What you should do => Reproduce exactly and only the lines running from the one with "sizes = make_sizes(doc)" through the one with "before = set(bpy.data.objects)", both end lines included.
>> START Supplied data
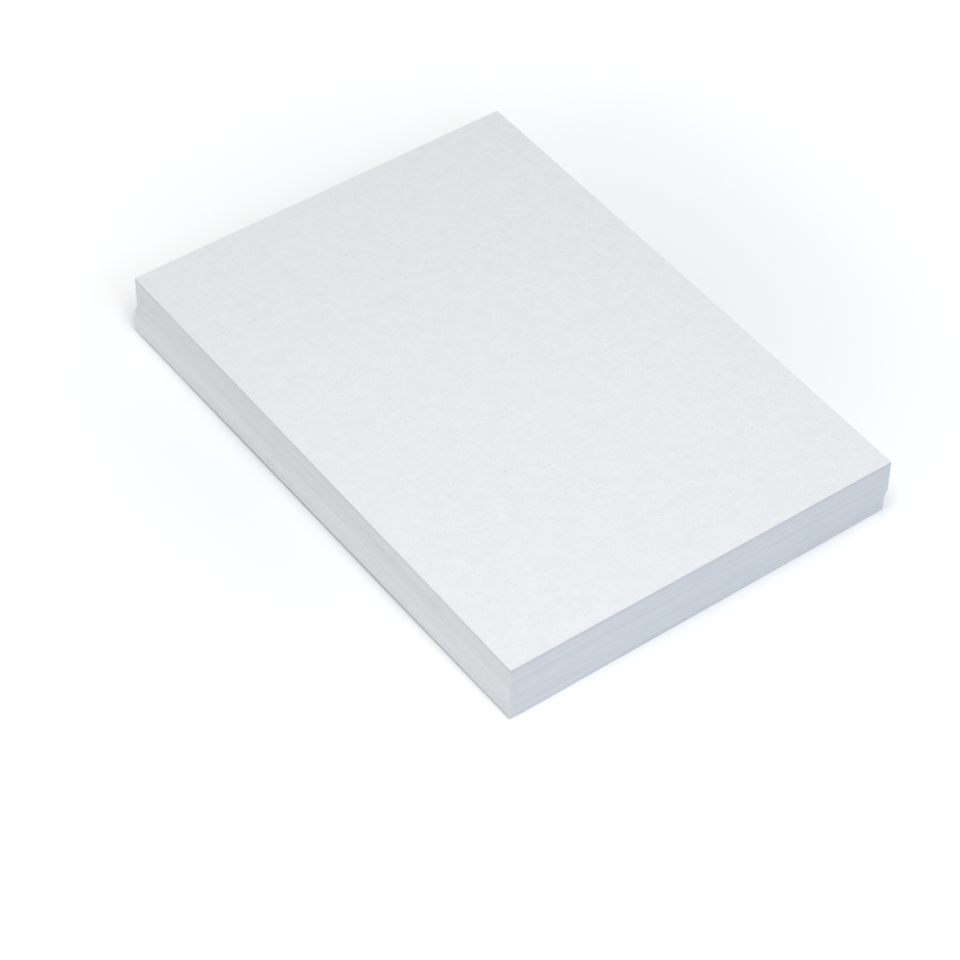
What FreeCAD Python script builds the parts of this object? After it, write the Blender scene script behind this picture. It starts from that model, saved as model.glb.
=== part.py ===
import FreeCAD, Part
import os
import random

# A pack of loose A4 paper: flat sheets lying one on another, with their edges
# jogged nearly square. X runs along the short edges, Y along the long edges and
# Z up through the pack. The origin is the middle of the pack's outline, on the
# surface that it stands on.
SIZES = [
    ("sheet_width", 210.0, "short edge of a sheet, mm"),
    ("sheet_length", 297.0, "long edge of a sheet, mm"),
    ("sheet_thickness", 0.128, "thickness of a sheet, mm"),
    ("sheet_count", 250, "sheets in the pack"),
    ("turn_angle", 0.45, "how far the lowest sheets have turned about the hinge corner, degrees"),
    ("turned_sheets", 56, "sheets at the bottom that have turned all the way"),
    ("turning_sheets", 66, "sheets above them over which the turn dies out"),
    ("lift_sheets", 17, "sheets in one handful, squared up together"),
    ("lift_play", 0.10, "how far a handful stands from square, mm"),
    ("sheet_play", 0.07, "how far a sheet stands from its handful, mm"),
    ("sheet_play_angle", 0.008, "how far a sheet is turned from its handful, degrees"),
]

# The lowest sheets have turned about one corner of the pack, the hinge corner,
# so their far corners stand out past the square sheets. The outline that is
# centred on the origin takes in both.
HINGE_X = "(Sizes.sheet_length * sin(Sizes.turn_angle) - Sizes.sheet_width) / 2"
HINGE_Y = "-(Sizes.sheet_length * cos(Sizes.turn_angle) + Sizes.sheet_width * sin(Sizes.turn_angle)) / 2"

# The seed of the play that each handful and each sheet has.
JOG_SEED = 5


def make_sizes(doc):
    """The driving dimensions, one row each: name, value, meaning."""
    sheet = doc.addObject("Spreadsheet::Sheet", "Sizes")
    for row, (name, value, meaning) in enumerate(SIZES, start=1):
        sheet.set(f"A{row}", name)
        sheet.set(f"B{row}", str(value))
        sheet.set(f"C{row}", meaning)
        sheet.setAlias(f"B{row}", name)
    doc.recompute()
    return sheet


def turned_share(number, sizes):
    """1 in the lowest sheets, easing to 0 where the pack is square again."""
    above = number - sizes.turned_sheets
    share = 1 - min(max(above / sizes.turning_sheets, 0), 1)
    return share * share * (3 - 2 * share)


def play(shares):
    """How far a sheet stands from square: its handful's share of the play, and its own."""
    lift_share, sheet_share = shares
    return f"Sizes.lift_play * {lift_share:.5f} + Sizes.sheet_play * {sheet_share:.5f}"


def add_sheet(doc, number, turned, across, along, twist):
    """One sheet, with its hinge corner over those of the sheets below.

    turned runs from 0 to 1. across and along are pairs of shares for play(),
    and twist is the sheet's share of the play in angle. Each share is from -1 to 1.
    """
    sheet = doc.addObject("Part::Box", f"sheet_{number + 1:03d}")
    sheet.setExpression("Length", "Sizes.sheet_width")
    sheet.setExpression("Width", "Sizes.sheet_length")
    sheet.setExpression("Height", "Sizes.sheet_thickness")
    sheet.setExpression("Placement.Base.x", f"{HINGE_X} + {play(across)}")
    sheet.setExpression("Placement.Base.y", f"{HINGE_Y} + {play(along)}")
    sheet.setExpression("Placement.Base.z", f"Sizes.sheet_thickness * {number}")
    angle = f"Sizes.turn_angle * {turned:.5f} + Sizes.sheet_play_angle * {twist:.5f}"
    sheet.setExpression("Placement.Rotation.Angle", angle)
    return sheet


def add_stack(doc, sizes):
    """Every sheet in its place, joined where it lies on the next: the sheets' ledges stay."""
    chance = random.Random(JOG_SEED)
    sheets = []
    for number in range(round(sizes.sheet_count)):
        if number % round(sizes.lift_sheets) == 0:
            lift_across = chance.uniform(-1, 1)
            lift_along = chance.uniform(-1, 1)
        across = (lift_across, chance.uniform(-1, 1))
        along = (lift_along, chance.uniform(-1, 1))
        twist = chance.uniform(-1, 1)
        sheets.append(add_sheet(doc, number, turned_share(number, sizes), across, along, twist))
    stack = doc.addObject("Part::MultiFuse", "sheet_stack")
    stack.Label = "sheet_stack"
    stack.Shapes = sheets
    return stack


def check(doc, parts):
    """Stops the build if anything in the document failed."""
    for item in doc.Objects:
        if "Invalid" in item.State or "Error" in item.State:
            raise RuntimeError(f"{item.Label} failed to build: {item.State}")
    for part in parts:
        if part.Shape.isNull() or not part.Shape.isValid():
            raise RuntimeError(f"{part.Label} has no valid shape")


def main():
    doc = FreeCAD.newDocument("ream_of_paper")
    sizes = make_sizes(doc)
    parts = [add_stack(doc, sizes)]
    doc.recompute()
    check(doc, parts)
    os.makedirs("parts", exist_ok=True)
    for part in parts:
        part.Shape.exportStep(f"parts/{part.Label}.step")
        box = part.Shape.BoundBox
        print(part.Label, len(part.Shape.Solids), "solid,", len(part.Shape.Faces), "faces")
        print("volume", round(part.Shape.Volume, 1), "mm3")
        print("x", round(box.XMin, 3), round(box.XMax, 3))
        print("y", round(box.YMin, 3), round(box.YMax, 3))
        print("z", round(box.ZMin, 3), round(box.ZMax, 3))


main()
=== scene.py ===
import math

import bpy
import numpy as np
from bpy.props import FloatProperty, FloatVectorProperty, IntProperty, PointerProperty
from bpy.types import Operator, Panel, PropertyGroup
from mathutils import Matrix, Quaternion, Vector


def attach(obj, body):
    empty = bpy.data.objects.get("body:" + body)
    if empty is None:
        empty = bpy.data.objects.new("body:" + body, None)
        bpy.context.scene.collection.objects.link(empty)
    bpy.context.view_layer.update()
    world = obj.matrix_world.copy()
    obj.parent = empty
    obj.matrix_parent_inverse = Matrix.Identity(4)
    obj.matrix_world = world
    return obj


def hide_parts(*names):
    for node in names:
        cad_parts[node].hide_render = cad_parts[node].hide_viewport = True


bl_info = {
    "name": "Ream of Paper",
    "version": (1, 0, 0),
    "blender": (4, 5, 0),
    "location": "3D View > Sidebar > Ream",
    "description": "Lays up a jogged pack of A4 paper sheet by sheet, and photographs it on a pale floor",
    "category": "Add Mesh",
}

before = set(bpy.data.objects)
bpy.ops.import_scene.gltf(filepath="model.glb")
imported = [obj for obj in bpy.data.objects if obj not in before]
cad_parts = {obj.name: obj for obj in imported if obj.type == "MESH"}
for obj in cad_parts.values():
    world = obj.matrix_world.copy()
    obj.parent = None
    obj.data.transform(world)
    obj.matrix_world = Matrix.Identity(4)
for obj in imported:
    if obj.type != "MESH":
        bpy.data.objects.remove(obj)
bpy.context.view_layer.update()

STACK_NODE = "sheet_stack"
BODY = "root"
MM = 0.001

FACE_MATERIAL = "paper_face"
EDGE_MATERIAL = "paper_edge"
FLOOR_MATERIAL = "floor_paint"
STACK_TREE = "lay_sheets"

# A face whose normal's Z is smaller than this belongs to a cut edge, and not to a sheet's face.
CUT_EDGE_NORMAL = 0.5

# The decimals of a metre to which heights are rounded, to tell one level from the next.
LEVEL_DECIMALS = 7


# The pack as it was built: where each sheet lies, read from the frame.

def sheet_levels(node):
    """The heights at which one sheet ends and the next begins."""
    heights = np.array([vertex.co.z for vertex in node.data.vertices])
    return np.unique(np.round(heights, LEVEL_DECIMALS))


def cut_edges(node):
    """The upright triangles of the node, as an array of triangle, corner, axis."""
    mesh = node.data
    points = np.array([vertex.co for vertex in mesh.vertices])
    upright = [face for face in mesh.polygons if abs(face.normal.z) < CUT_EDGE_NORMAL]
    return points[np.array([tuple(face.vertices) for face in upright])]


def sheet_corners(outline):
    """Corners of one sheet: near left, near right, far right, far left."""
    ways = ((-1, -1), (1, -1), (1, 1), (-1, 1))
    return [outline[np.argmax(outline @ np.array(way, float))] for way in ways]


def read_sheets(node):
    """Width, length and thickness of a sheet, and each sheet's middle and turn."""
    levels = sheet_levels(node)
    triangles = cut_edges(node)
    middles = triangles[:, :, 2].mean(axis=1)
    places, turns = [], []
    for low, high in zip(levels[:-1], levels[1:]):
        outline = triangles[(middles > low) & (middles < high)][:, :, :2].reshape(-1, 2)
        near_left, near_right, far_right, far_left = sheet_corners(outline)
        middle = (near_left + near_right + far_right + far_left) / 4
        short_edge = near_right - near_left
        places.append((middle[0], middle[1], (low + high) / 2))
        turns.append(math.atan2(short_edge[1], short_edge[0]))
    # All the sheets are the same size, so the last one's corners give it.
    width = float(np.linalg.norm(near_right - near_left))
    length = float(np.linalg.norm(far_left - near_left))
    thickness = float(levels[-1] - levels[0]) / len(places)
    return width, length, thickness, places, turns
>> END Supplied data
Result =>
    sizes = make_sizes(doc)
    parts = [add_stack(doc, sizes)]
    doc.recompute()
    check(doc, parts)
    os.makedirs("parts", exist_ok=True)
    for part in parts:
        part.Shape.exportStep(f"parts/{part.Label}.step")
        box = part.Shape.BoundBox
        print(part.Label, len(part.Shape.Solids), "solid,", len(part.Shape.Faces), "faces")
        print("volume", round(part.Shape.Volume, 1), "mm3")
        print("x", round(box.XMin, 3), round(box.XMax, 3))
        print("y", round(box.YMin, 3), round(box.YMax, 3))
        print("z", round(box.ZMin, 3), round(box.ZMax, 3))


main()
=== scene.py ===
import math

import bpy
import numpy as np
from bpy.props import FloatProperty, FloatVectorProperty, IntProperty, PointerProperty
from bpy.types import Operator, Panel, PropertyGroup
from mathutils import Matrix, Quaternion, Vector


def attach(obj, body):
    empty = bpy.data.objects.get("body:" + body)
    if empty is None:
        empty = bpy.data.objects.new("body:" + body, None)
        bpy.context.scene.collection.objects.link(empty)
    bpy.context.view_layer.update()
    world = obj.matrix_world.copy()
    obj.parent = empty
    obj.matrix_parent_inverse = Matrix.Identity(4)
    obj.matrix_world = world
    return obj


def hide_parts(*names):
    for node in names:
        cad_parts[node].hide_render = cad_parts[node].hide_viewport = True


bl_info = {
    "name": "Ream of Paper",
    "version": (1, 0, 0),
    "blender": (4, 5, 0),
    "location": "3D View > Sidebar > Ream",
    "description": "Lays up a jogged pack of A4 paper sheet by sheet, and photographs it on a pale floor",
    "category": "Add Mesh",
}

before = set(bpy.data.objects)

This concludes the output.